Worked Example: Three Reports, Three Decisions
Report A: Looks Fine, Actually Fails
Average latency: 240 ms
p95: 1.1 s (SLO 500 ms)
Error rate: 0.05%
Throughput: target met
Decision: fail the latency SLO. The average hides tail pain. Ask which endpoint dominates p95 and whether a dependency wait phase explains it.
Report B: Looks Scary, Actually Inconclusive
Error rate: 8%
p95: 3 s
Notes: auth service returned 401 after minute 4 for 70% of VUs
Generator: fine
Decision: inconclusive for product capacity. Fix script credential pooling or token refresh, then rerun. Do not force an emergency scale up based on bad auth setup.
Report C: Pass with a Watch Item
p95: 460 ms (SLO 500 ms)
Errors: 0.12% timeouts on report export only
Checkout journey: pass
Export journey: watch
Decision: pass release for checkout critical path if export is non blocking, with a tracked performance debt ticket and a follow up stress on export. Product must accept the watch item explicitly.
These examples show why narrative and scope matter as much as raw charts.
How Sampling and Duration Affect Confidence
Short tests can lie.
- A 2 minute run may never hit GC cycles, cache eviction, or token expiry.
- A low request count makes p99 unstable.
- A soak that ends before the daily batch job misses an entire class of risk.
Rule of thumb:
- Enough successful requests for stable p95 on each critical endpoint.
- Hold periods long enough to reach steady state after ramp.
- Duration matched to the failure mode under investigation.
If volume is low, widen confidence language: "indicative," not "capacity certified."
Communicating Uncertainty Honestly
Use precise phrases:
- "Meets SLO under this profile in staging-perf."
- "Does not demonstrate production CDN behavior."
- "Bottleneck hypothesis is DB CPU, confidence medium until confirmed by retest after index change."
- "Inconclusive due to generator saturation at 78% intended load."
Honesty protects trust. Overclaiming one week makes stakeholders ignore reports the next week.
Team Review Checklist
Before a release meeting, reviewers should answer:
- What question did this test answer?
- Is setup valid enough for the decision?
- Did we meet error and percentile thresholds?
- Did business checks pass?
- What bottleneck evidence exists?
- How does this compare to baseline?
- What is the recommendation and owner for follow up?
- What uncertainty remains and is it acceptable?
If these answers are missing, keep testing or keep analyzing. Do not invent confidence.
Building Literacy Across Roles
QA
Owns methodology, report quality, and clear quality signals.
Developers
Own service metrics interpretation and code level fixes.
SREs or platform
Own capacity, autoscaling, and infrastructure correlation.
Product
Owns risk acceptance when business chooses to ship with known limits.

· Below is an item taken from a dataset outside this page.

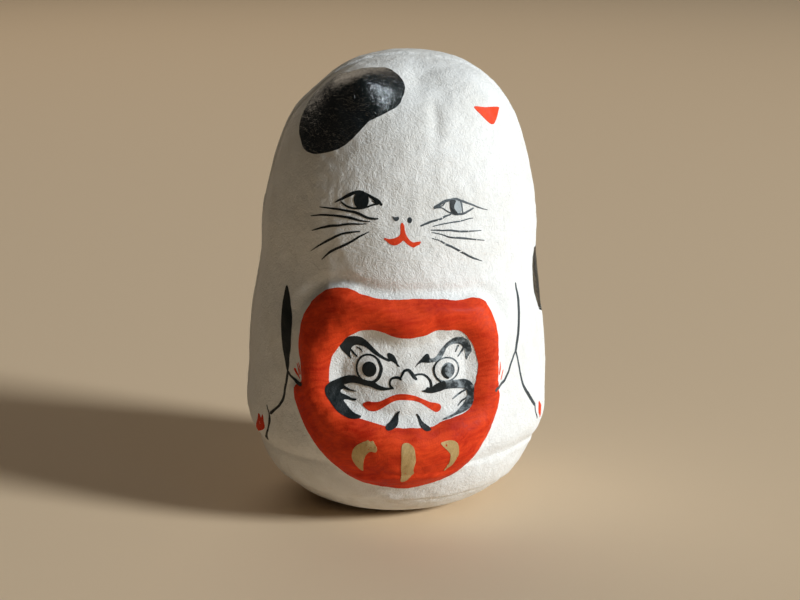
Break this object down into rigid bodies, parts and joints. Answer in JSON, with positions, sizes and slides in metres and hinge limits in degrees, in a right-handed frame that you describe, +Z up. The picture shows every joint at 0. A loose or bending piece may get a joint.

Shared literacy reduces finger pointing. Practice by reading old reports together and predicting outcomes before revealing system dashboards.
Weekly Drill
Once a week, pick an old run and ask the team to write a six line decision summary in five minutes. Compare answers. The differences reveal where your report templates are ambiguous.
What Good Looks Like Over a Quarter
After a few months of disciplined reading, you should see:
- Fewer inconclusive runs caused by bad data or auth.
- Faster agreement in release meetings.
- Clearer capacity tickets with measured limits.
- Trend lines for p95 on critical journeys.
- Less reliance on averages in executive slides.
- A shared vocabulary for saturation and recovery.
If every report still turns into a debate about definitions, invest in templates before you invest in more tooling. Tooling multiplies clarity. It also multiplies confusion when the reading process is weak.
For hands on practice forming pass fail judgments from incomplete evidence, use challenges in the QABattle arena. The same discipline applies: state assumptions, read signals in order, and conclude with actions.
Final Guidance
How to read a performance test report is a process: validate setup, inspect errors, read percentiles, correlate throughput and latency, find bottlenecks with system evidence, compare baselines, and decide. p95 and p99 tell the user story better than averages. Acceptable error rates depend on journey risk and error type. Graphs matter most when aligned to load stages and infrastructure signals.
Treat every report as an argument about risk. Demand complete evidence. Write conclusions humans can use. Then rerun after changes so improvement is proven, not assumed.
If you remember one rule, remember this: a performance report is only valuable when it changes a decision with trustworthy evidence.
FAQ
Questions testers ask
How do you interpret a load test report?
Start with test setup and goals, then read error rate, throughput, and latency percentiles over time. Compare results to thresholds and baselines. Correlate spikes with system metrics such as CPU, memory, DB, and queue depth. End with a clear pass fail decision and bottleneck hypothesis supported by evidence.
What is p95 and p99 response time?
p95 is the latency threshold below which 95 percent of requests fall. p99 is the same idea for 99 percent. They describe tail experience better than averages. If p95 is 400 ms and p99 is 2 s, most users are fine but a meaningful minority sees painful delays that averages can hide.
What error rate is acceptable under load?
Acceptable error rate depends on the business SLO. Many teams target under 0.1 percent to 1 percent for critical APIs, and near zero for payments or auth. The type of error matters: validation 4xx may be expected, while 5xx and timeouts usually are not. Define budgets by journey risk.
Why is average response time misleading?
Averages smooth away outliers. A few very slow requests can ruin user experience while the average still looks acceptable. Percentiles, histograms, and max values expose tail latency. Use average only as a secondary descriptor, never as the primary release gate.
How do you analyze throughput and latency graphs together?
Read them on the same timeline. Healthy systems often show rising throughput with stable latency until a saturation point. If throughput flattens while latency and errors rise, you likely hit a bottleneck. If throughput falls as errors climb, the system may be collapsing or rejecting work.
How do you find bottlenecks from performance test results?
Find the first resource or dependency that saturates as load increases: app CPU, DB CPU, locks, connection pools, network, or downstream timeouts. Use latency breakdowns, error signatures, and infrastructure charts. Confirm by reducing load or scaling the suspected bottleneck and retesting.